:: INSTRUCTIONS FOR THE TASK ::
Present the following data again exactly as it is shown.

:: INFORMATION PROVIDED ::
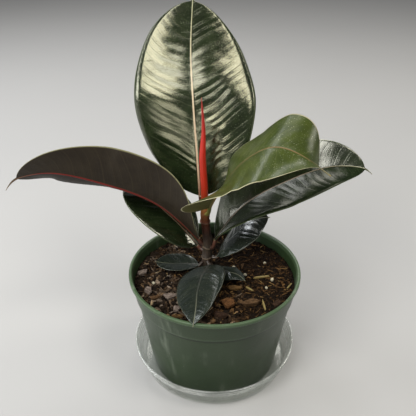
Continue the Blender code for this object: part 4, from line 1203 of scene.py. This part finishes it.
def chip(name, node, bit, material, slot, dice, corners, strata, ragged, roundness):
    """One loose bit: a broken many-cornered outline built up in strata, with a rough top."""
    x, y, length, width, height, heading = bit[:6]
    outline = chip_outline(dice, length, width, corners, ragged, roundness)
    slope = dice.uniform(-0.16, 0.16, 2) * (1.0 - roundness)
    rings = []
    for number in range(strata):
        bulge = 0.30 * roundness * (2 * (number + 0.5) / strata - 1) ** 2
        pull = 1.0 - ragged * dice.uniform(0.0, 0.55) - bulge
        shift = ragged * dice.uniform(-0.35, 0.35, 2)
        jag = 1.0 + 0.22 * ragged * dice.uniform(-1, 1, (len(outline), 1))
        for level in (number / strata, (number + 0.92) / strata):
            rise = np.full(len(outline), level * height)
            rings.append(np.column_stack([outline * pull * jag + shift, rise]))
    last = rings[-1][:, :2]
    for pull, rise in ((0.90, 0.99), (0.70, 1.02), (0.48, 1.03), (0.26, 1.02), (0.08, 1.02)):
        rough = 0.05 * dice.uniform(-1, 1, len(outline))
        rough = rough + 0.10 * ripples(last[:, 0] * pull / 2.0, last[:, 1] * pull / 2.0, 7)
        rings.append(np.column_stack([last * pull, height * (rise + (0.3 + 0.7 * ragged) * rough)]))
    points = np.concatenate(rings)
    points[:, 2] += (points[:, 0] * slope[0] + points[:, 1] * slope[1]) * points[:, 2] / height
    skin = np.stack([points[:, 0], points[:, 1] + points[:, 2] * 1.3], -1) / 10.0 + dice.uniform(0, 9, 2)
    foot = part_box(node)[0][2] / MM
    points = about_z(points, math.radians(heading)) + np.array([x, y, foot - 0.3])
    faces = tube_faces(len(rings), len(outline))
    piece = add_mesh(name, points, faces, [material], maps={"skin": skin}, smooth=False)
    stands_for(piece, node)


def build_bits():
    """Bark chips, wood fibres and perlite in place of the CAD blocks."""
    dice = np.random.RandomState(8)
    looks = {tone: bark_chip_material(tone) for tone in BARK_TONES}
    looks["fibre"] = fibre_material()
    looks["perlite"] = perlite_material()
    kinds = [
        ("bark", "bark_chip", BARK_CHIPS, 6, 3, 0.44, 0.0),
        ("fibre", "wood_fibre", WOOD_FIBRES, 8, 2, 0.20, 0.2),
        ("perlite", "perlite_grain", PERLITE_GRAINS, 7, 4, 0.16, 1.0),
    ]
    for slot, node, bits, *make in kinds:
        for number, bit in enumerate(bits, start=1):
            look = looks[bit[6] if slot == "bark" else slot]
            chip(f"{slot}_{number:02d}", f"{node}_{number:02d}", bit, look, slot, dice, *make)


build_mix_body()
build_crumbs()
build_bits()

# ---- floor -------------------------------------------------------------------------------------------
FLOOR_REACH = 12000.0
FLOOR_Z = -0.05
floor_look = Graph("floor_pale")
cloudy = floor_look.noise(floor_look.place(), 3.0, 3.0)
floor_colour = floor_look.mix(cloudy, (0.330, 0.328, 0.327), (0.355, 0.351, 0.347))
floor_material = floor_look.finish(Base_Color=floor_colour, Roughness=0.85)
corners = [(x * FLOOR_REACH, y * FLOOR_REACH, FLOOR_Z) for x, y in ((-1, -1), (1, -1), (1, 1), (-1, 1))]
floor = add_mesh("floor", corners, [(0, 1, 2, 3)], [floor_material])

:: ANSWER TO THIS TASK ::
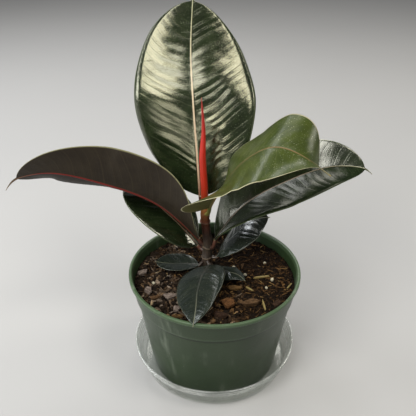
Continue the Blender code for this object: part 4, from line 1203 of scene.py. This part finishes it.
def chip(name, node, bit, material, slot, dice, corners, strata, ragged, roundness):
    """One loose bit: a broken many-cornered outline built up in strata, with a rough top."""
    x, y, length, width, height, heading = bit[:6]
    outline = chip_outline(dice, length, width, corners, ragged, roundness)
    slope = dice.uniform(-0.16, 0.16, 2) * (1.0 - roundness)
    rings = []
    for number in range(strata):
        bulge = 0.30 * roundness * (2 * (number + 0.5) / strata - 1) ** 2
        pull = 1.0 - ragged * dice.uniform(0.0, 0.55) - bulge
        shift = ragged * dice.uniform(-0.35, 0.35, 2)
        jag = 1.0 + 0.22 * ragged * dice.uniform(-1, 1, (len(outline), 1))
        for level in (number / strata, (number + 0.92) / strata):
            rise = np.full(len(outline), level * height)
            rings.append(np.column_stack([outline * pull * jag + shift, rise]))
    last = rings[-1][:, :2]
    for pull, rise in ((0.90, 0.99), (0.70, 1.02), (0.48, 1.03), (0.26, 1.02), (0.08, 1.02)):
        rough = 0.05 * dice.uniform(-1, 1, len(outline))
        rough = rough + 0.10 * ripples(last[:, 0] * pull / 2.0, last[:, 1] * pull / 2.0, 7)
        rings.append(np.column_stack([last * pull, height * (rise + (0.3 + 0.7 * ragged) * rough)]))
    points = np.concatenate(rings)
    points[:, 2] += (points[:, 0] * slope[0] + points[:, 1] * slope[1]) * points[:, 2] / height
    skin = np.stack([points[:, 0], points[:, 1] + points[:, 2] * 1.3], -1) / 10.0 + dice.uniform(0, 9, 2)
    foot = part_box(node)[0][2] / MM
    points = about_z(points, math.radians(heading)) + np.array([x, y, foot - 0.3])
    faces = tube_faces(len(rings), len(outline))
    piece = add_mesh(name, points, faces, [material], maps={"skin": skin}, smooth=False)
    stands_for(piece, node)


def build_bits():
    """Bark chips, wood fibres and perlite in place of the CAD blocks."""
    dice = np.random.RandomState(8)
    looks = {tone: bark_chip_material(tone) for tone in BARK_TONES}
    looks["fibre"] = fibre_material()
    looks["perlite"] = perlite_material()
    kinds = [
        ("bark", "bark_chip", BARK_CHIPS, 6, 3, 0.44, 0.0),
        ("fibre", "wood_fibre", WOOD_FIBRES, 8, 2, 0.20, 0.2),
        ("perlite", "perlite_grain", PERLITE_GRAINS, 7, 4, 0.16, 1.0),
    ]
    for slot, node, bits, *make in kinds:
        for number, bit in enumerate(bits, start=1):
            look = looks[bit[6] if slot == "bark" else slot]
            chip(f"{slot}_{number:02d}", f"{node}_{number:02d}", bit, look, slot, dice, *make)


build_mix_body()
build_crumbs()
build_bits()

# ---- floor -------------------------------------------------------------------------------------------
FLOOR_REACH = 12000.0
FLOOR_Z = -0.05
floor_look = Graph("floor_pale")
cloudy = floor_look.noise(floor_look.place(), 3.0, 3.0)
floor_colour = floor_look.mix(cloudy, (0.330, 0.328, 0.327), (0.355, 0.351, 0.347))
floor_material = floor_look.finish(Base_Color=floor_colour, Roughness=0.85)
corners = [(x * FLOOR_REACH, y * FLOOR_REACH, FLOOR_Z) for x, y in ((-1, -1), (1, -1), (1, 1), (-1, 1))]
floor = add_mesh("floor", corners, [(0, 1, 2, 3)], [floor_material])